I still cry every day.... I guess these past few weeks have been worse than usual. I don't know what has been different or what has changed.... but i'm feeling as if this is getting harder, not easier to deal with. Or maybe it's just the fact that with each passing day... I realize that you aren't coming back.... that this is a permenant thing.....
Every afternoon, around 4 o'clock is the most difficult.... that was the time that my Daddy would always call or stop by and visit.... I can still hear his voice now, telling me that once Bennett was here, there would be no getting rid of him and no stopping him from spoiling that boy... and I wish so much that this was still a "problem" I really had to deal with...


During those times... if Bennett isn't sleeping... he & I slip away to the cemetary to say hello... we always take a flower or a note.... or something special, like a feather.


A feather had somehow drifted down to Bennett as I was carrying him to the car to put him in..... he immediately grabbed it, yet instead of putting it straight into his mouth, he just held it... he held it the whole way to the graveyard. Quietly sitting in his car seat, he just looked at his new prize with amazement. I pulled into the gates... got out and opened the door to take Bennett out, telling him the usual.... let's go say hey to grandaddy... still holding on tight to his feather, I carried him over to my Daddy and we knelt down and began to talk to "our angel". I told him about Bennett sitting up on his own now... and how he would be so proud of him and the way he says "mama"... I tell him that we miss him still everyday... and that at times I don't know if mom & I can make it without him holding us together....the tears start falling naturally... and i feel as if I just want to let go and slip away.... i wish at times I could just blend in with the dirt i'm surrounded by...


I wasn't ready for this... I wasn't ready to be on my own...Yes, I am an adult.... but no matter how old you are...most of us still look to someone for guidance and answers... someone that grounds you with a sense of security and stability.... my rock is gone.... and i'm now floating freely... trying hard to not to drown..

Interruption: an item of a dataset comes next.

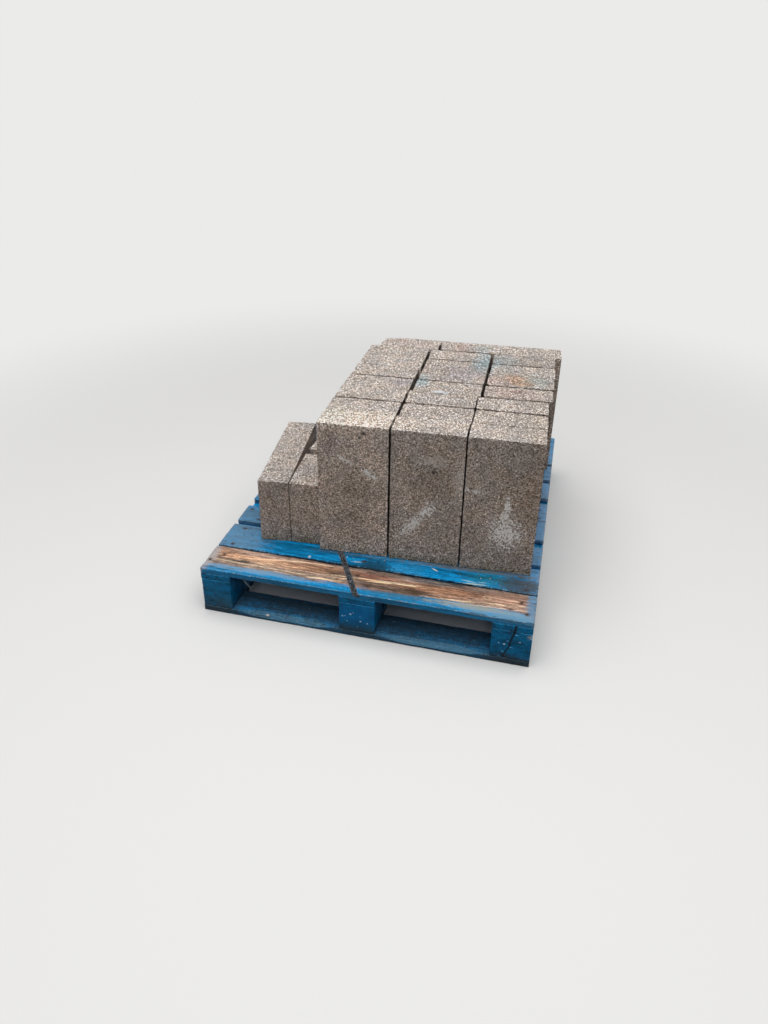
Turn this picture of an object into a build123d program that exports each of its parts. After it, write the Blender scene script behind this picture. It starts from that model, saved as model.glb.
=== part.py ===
from build123d import *
import math
import os

# A four-way block pallet with a load of dense concrete blocks. Sizes are millimetres.
# X runs along the pallet's narrow front, Y from front to back and Z up.
# The origin is the middle of the pallet's footprint, on the ground.

# Pallet: overall width, and the layers from the ground up
pallet_width = 1000
base_thickness = 20
spacer_height = 100
stringer_thickness = 20
deck_thickness = 20

# Deck boards from the front edge to the back edge: name, width, the gap behind it, and
# how much the board falls short of the pallet's left edge
deck_boards = [
    ("front_lead_board", 125, 4, 0),
    ("deck_board_2", 130, 22, 0),
    ("deck_board_3", 98, 43, 0),
    ("deck_board_4", 119, 2.5, 0),
    ("deck_board_5", 47, 2.5, 2),
    ("deck_board_6", 61, 42, 0),
    ("deck_board_7", 112, 27, 3),
    ("deck_board_8", 108, 19, 8),
    ("deck_board_9", 138, 2, 12),
    ("back_lead_board", 98, 0, 14),
]
board_arris = 2
split_board = "deck_board_3"
split_length = 190
split_width = 2
split_place = 42

# Three lines of spacer blocks run from front to back under a stringer board each
line_widths = {"left": 95, "middle": 110, "right": 115}
middle_line_offset = -8
spacer_depth = 100
spacer_arris = 3

# Base boards, with bevels on their outer top edges that stop short of the spacers
base_board_width = 100
base_joint = 1
bevel_width = 18
bevel_height = 12
bevel_run_out = 70
bevel_margin = 6

# Damage on the front right spacer: a knocked out notch, which is deepest at its point, and a
# drying crack. The crack's points are shares of the spacer's width and height.
notch_depth = 15
notch_height = 24
notch_point = 7
notch_drop = 0.5
notch_length = 32
notch_overrun = 1
crack_width = 4.5
crack_depth = 12
crack_path = [(0.57, 1.0), (0.55, 0.88), (0.48, 0.59), (0.455, 0.42), (0.37, 0.19), (0.31, 0.0)]

# Dense concrete block
block_length = 440
block_width = 215
block_thickness = 98
block_arris = 2

# The main stack stands on end: rows from the front to the back, three blocks to a row.
# Each row states its sideways shift and the joints between its three blocks.
stack_inset_left = 321
stack_inset_front = 188
stack_turn = 2.6
row_joint = 1.8
stack_rows = [
    (-2, 5, 4),
    (0, 7, 2),
    (1.5, 5.5, 2),
    (4.5, 11, 7),
    (7, 11, 7),
    (11, 8, 9),
    (13, 8, 7),
    (44, 5, 1),
]

# Blocks laid on a long edge at the left of the stack. Places are the front left
# corner, measured from the stack's front left corner: right is plus, back is plus.
outer_place = (-198.8, 3)
outer_turn = 7.5
inner_place = (-101.1, 15)
inner_turn = 4.2
inner_length = 205
rear_place = (-116, 252)
rear_turn = -3
rear_length = 118
rear_slant = 26

# Loose end of flat strapping, from the foot of the stack over the front edge
strap_width = 18
strap_thickness = 1.2
strap_turn = -62.4
strap_start = 66
strap_drop = 11
strap_tuck = 0.2

# Levels and edges worked out from the sizes above
pallet_depth = sum(width + gap for name, width, gap, short in deck_boards)
front_edge = -pallet_depth / 2
left_edge = -pallet_width / 2
spacer_level = base_thickness
stringer_level = spacer_level + spacer_height
deck_level = stringer_level + stringer_thickness
load_level = deck_level + deck_thickness
line_centres = {
    "left": left_edge + line_widths["left"] / 2,
    "middle": middle_line_offset,
    "right": -left_edge - line_widths["right"] / 2,
}
row_centres = {
    "front": front_edge + spacer_depth / 2,
    "middle": 0,
    "back": -front_edge - spacer_depth / 2,
}


def solid_box(width, depth, height, corner=(0, 0, 0)):
    """A box whose front left bottom corner is at the given point."""
    return Pos(*corner) * Box(width, depth, height, align=(Align.MIN, Align.MIN, Align.MIN))


def ease(shape, axis, size):
    """Chamfer the edges that run along one axis."""
    return chamfer(shape.edges().filter_by(axis), size)


def deck_board(name, width, front, short):
    """One top board, from its left end to the pallet's right edge, with eased long edges."""
    left = left_edge + short
    board = solid_box(pallet_width - short, width, deck_thickness, (left, front, deck_level))
    board = ease(board, Axis.X, board_arris)
    if name == split_board:
        slit = solid_box(split_length, split_width, deck_thickness, (left, front + split_place, deck_level))
        board -= slit
    return board


def stopped_bevel(length):
    """Cutter for a bevel along X that runs out to nothing at both ends."""
    def section(x, share):
        corners = [(0, 0), (bevel_width * share, 0), (0, -bevel_height * share)]
        return Plane.YZ.offset(x) * make_face(Polyline(*corners, close=True))

    full = length / 2 - bevel_run_out
    middle = extrude(section(-full, 1), amount=2 * full)
    end = loft([section(full, 1).face(), Vertex(length / 2, 0, 0)])
    return middle + end + mirror(end, about=Plane.YZ)


def spaces(names, centres, sizes):
    """Middle and length of each space between spacers that stand in a line."""
    for first, second in zip(names, names[1:]):
        low = centres[first] + sizes[first] / 2
        high = centres[second] - sizes[second] / 2
        yield (low + high) / 2, high - low


def base_cross_board(side):
    """Base board along the front or the back, beveled between the spacers."""
    board = solid_box(pallet_width, base_board_width, base_thickness, (left_edge, front_edge, 0))
    for middle, length in spaces(list(line_centres), line_centres, line_widths):
        cutter = stopped_bevel(length - 2 * bevel_margin)
        board -= Pos(middle, front_edge, base_thickness) * cutter
    if side == "back":
        board = mirror(board, about=Plane.XZ)
    return board


def base_long_board(line):
    """Base board between the two cross boards, beveled on a side that faces out."""
    width = line_widths[line]
    length = pallet_depth - 2 * base_board_width - 2 * base_joint
    board = solid_box(width, length, base_thickness,
                      (line_centres[line] - width / 2, -length / 2, 0))
    if line == "middle":
        return board
    outer = left_edge if line == "left" else -left_edge
    turn = -90 if line == "left" else 90
    depths = dict.fromkeys(row_centres, spacer_depth)
    for middle, space in spaces(list(row_centres), row_centres, depths):
        cutter = stopped_bevel(space - 2 * bevel_margin - 2 * base_joint)
        board -= Pos(outer, middle, base_thickness) * Rot(0, 0, turn) * cutter
    return board


def spacer(row, line):
    """One timber spacer block between the base board and the stringer board."""
    width = line_widths[line]
    left = line_centres[line] - width / 2
    front = row_centres[row] - spacer_depth / 2
    block = solid_box(width, spacer_depth, spacer_height, (left, front, spacer_level))
    block = ease(block, Axis.Z, spacer_arris)
    if (row, line) == ("front", "right"):
        block -= edge_notch(left + width, front)
        block -= drying_crack(left, front, width)
    return block


def edge_notch(right, front):
    """Wedge knocked out of the spacer's outer front corner, near its top."""
    top = stringer_level - notch_drop
    outline = Polyline((right + notch_overrun, top), (right - notch_depth, top - notch_point),
                       (right + notch_overrun, top - notch_height), close=True)
    return extrude(Plane.XZ.offset(-front) * make_face(outline), amount=-notch_length)


def drying_crack(left, front, width):
    """Narrow crack down the spacer's front face."""
    points = [(left + across * width, spacer_level + up * spacer_height) for across, up in crack_path]
    path = Plane.XZ.offset(-front) * Polyline(*points)
    slit = trace(path, line_width=crack_width)
    return extrude(slit, amount=crack_depth, both=True)


def stringer_board(line):
    """Board from front to back that carries the deck boards."""
    width = line_widths[line]
    return solid_box(width, pallet_depth, stringer_thickness,
                     (line_centres[line] - width / 2, front_edge, stringer_level))


def concrete_block(width, depth, height):
    """Dense concrete block with worn edges, its front left bottom corner at the origin."""
    block = solid_box(width, depth, height)
    return chamfer(block.edges(), block_arris)


def stack_place():
    """Frame of the main stack, at its front left bottom corner."""
    corner = (left_edge + stack_inset_left, front_edge + stack_inset_front, load_level)
    return Pos(*corner) * Rot(0, 0, stack_turn)


def standing_blocks():
    """Name and solid of each block of the main stack."""
    block = concrete_block(block_width, block_thickness, block_length)
    for row, (shift, *joints) in enumerate(stack_rows):
        left = shift
        for column in range(len(joints) + 1):
            place = Pos(left, row * (block_thickness + row_joint), 0)
            yield f"block_row{row + 1}_col{column + 1}", stack_place() * place * block
            if column < len(joints):
                left += block_width + joints[column]


def laid_place(place, turn):
    """Frame of a laid block, offset from the stack's corner and turned."""
    x = left_edge + stack_inset_left + place[0]
    y = front_edge + stack_inset_front + place[1]
    return Pos(x, y, load_level) * Rot(0, 0, turn)


def broken_block():
    """End of a block with a slanting broken face at its back."""
    outline = Polyline((0, 0), (block_thickness, 0), (block_thickness, rear_length - rear_slant),
                       (0, rear_length), close=True)
    piece = extrude(make_face(outline), amount=block_width)
    return chamfer(piece.edges(), block_arris)


def loose_strap():
    """Flat strap on the deck, folded down over the front edge along that edge."""
    slope = 1 / math.tan(math.radians(strap_turn))
    half = strap_width / 2 / abs(math.sin(math.radians(strap_turn)))
    start_x = left_edge + stack_inset_left + strap_start
    start_y = front_edge + stack_inset_front
    start_y += strap_start * math.tan(math.radians(stack_turn)) + strap_tuck

    def across(y):
        middle = start_x + (y - start_y) * slope
        return middle - half, middle + half

    face = front_edge - strap_thickness
    back_left, back_right = across(start_y)
    front_left, front_right = across(face)
    top = Polyline((back_left, start_y), (back_right, start_y), (front_right, face),
                   (front_left, face), close=True)
    flat = extrude(Pos(0, 0, load_level) * make_face(top), amount=strap_thickness)
    level = load_level + strap_thickness
    foot = load_level - strap_drop
    lean = (level - foot) * -slope
    drop = Polyline((front_left, level), (front_right, level), (front_right + lean, foot),
                    (front_left + lean, foot), close=True)
    tail = extrude(Plane.XZ.offset(-face) * make_face(drop), amount=-strap_thickness)
    return flat + tail


def pallet_parts():
    """Name and solid of each board and spacer of the pallet."""
    front = front_edge
    for name, width, gap, short in deck_boards:
        yield name, deck_board(name, width, front, short)
        front += width + gap
    for line in line_widths:
        yield f"stringer_board_{line}", stringer_board(line)
        yield f"base_board_{line}", base_long_board(line)
        for row in row_centres:
            yield f"spacer_{row}_{line}", spacer(row, line)
    for side in ("front", "back"):
        yield f"base_board_{side}", base_cross_board(side)


def load_parts():
    """Name and solid of each block on the pallet, and of the strap."""
    yield from standing_blocks()
    yield "laid_block_outer", laid_place(outer_place, outer_turn) * concrete_block(
        block_thickness, block_length, block_width)
    yield "laid_half_block", laid_place(inner_place, inner_turn) * concrete_block(
        block_thickness, inner_length, block_width)
    yield "laid_broken_block", laid_place(rear_place, rear_turn) * broken_block()
    yield "loose_strap", loose_strap()


os.makedirs("parts", exist_ok=True)
for node, shape in [*pallet_parts(), *load_parts()]:
    export_step(shape, f"parts/{node}.step")
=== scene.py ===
import math
import random

import bmesh
import bpy
from mathutils import Matrix, Vector


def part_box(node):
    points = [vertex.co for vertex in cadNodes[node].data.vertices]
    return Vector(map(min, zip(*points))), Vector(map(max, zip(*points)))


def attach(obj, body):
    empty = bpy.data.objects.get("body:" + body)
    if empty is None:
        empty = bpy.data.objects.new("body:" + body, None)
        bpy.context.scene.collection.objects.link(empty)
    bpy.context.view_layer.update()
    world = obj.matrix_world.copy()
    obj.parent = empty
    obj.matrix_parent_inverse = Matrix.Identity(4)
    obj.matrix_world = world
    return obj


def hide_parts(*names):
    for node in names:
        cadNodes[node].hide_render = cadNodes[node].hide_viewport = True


# A worn blue timber pallet with a load of dense concrete blocks.
# Lengths are metres, or millimetres where they are multiplied by mm. Places are in the frame.
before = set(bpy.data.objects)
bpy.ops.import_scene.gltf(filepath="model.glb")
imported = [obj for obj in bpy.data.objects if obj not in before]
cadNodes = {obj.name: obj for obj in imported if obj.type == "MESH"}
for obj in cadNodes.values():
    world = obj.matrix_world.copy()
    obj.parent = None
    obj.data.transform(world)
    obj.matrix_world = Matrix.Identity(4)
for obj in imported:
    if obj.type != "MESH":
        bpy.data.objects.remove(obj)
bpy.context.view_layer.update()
mm = 0.001
quarterTurn = math.pi / 2
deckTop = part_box("front_lead_board")[1].z


# Node helpers, for shader and geometry trees alike. They add to the tree that was opened last.

current = {}


def openTree(tree):
    current["tree"] = tree
    return tree


def plug(socket, value):
    if isinstance(value, bpy.types.NodeSocket):
        current["tree"].links.new(value, socket)
    else:
        socket.default_value = value


def addNode(kind, inputs=None, **settings):
    node = current["tree"].nodes.new(kind)
    for name, value in settings.items():
        setattr(node, name, value)
    for key, value in (inputs or {}).items():
        plug(node.inputs[key], value)
    return node


def mathHelper(operation):
    def add(first, second=0, third=0):
        return addNode("ShaderNodeMath", {0: first, 1: second, 2: third}, operation=operation).outputs[0]
    return add


times, plus, minus, over = map(mathHelper, ("MULTIPLY", "ADD", "SUBTRACT", "DIVIDE"))
larger, smaller, absolute = map(mathHelper, ("MAXIMUM", "MINIMUM", "ABSOLUTE"))
power, above, below = map(mathHelper, ("POWER", "GREATER_THAN", "LESS_THAN"))
timesPlus = mathHelper("MULTIPLY_ADD")


def vectorCalc(operation, first, second=(0, 0, 0)):
    node = addNode("ShaderNodeVectorMath", {0: first, 1: second}, operation=operation)
    return node.outputs["Value" if operation in ("LENGTH", "DOT_PRODUCT") else "Vector"]


def stretch(vector, factor):
    node = addNode("ShaderNodeVectorMath", {0: vector, "Scale": factor}, operation="SCALE")
    return node.outputs["Vector"]


def ramp(value, low, high, start=0, end=1):
    inputs = {0: value, 1: low, 2: high, 3: start, 4: end}
    return addNode("ShaderNodeMapRange", inputs, interpolation_type="SMOOTHSTEP").outputs[0]


def noise(vector, scale, detail=2, roughness=0.5):
    inputs = {"Vector": vector, "Scale": scale, "Detail": detail, "Roughness": roughness}
    return addNode("ShaderNodeTexNoise", inputs).outputs[0]


def cells(vector, scale):
    return addNode("ShaderNodeTexVoronoi", {"Vector": vector, "Scale": scale})


def parts(vector):
    return addNode("ShaderNodeSeparateXYZ", {0: vector}).outputs


def joined(x, y, z):
    return addNode("ShaderNodeCombineXYZ", {0: x, 1: y, 2: z}).outputs[0]


def attribute(name, output="Fac"):
    return addNode("ShaderNodeAttribute", attribute_name=name).outputs[output]


def objectPlace():
    return addNode("ShaderNodeTexCoord").outputs["Object"]


def surfaceNormal():
    return addNode("ShaderNodeNewGeometry").outputs["Normal"]


def rgb(colour):
    return (*colour, 1.0)


def mixed(factor, first, second, blend="MIX"):
    first, second = [rgb(value) if isinstance(value, tuple) else value for value in (first, second)]
    inputs = {0: factor, 6: first, 7: second}
    return addNode("ShaderNodeMix", inputs, data_type="RGBA", blend_type=blend).outputs[2]


def shaded(colour, factor):
    # lighter or darker by one factor, or by one each for red, green and blue
    if isinstance(factor, bpy.types.NodeSocket) and factor.type == "VALUE":
        factor = joined(factor, factor, factor)
    return mixed(1, colour, factor, "MULTIPLY")


def randomNumber(low, high, seed):
    return addNode("FunctionNodeRandomValue", {2: low, 3: high, "Seed": seed}).outputs[1]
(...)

Bennett is quiet in my arms.... his head on my shoulder.. he just listens to me talking to this ledger of granite like some mad woman...but then he turns to look at my face, feather still in his little tiny hands..... he smiles the way Bennett smiles.. and i gain a sense of security again through him..... I smile back and tell him Grandaddy sure would be proud of how much he has accomplished already... I tell him how much he was loved before he was even born.... and it is at this moment he slowly opens his fingers and lets his little feather go.
I watch it slowly float down and land on my Daddy's grave... stopping on the date of death - August 23, 2009... the strongest connection between two of the greatest men in my life...The date one came into my world and the date one left...


It's then that I know he is telling me he is still here...

And even though I cry like crazy and even though it hurts so bad... I'm thankful for what God gave me, and he's the perfect way to make you last.

.I'm learning how to live without you... even though I don't want to.


And even with you gone... love lives on...


I just know that some day he's going to ask me what kind of man you'd been.... I'll tell him all the ways I loved you... and all the you I see in him...


Kind.... Gentle.... Patient.... perfect in every way.....


Tommy..... you were the greatest man in my life.. you taught me how a man should really treat a woman. You helped me learn and demand the respect I deserve from others. You taught me that I have a self-worth. You taught by example. In the ways you loved my mother.... in the ways that we were always the most important part of your life. You never let anyone or anything come before us...


Mom always said that when she found you... she found herself......she found home.


I now can say that when God gave us Bennett... he gave me a little piece of everything I will ever hold dear. I look in his eyes and I see myself...I see mom...I see my loving husband.... and I feel your soul.... all from this little 7 month old boy holding on tightly to a tiny feather.....a feather that freely floats, but grounds itself just at the right time.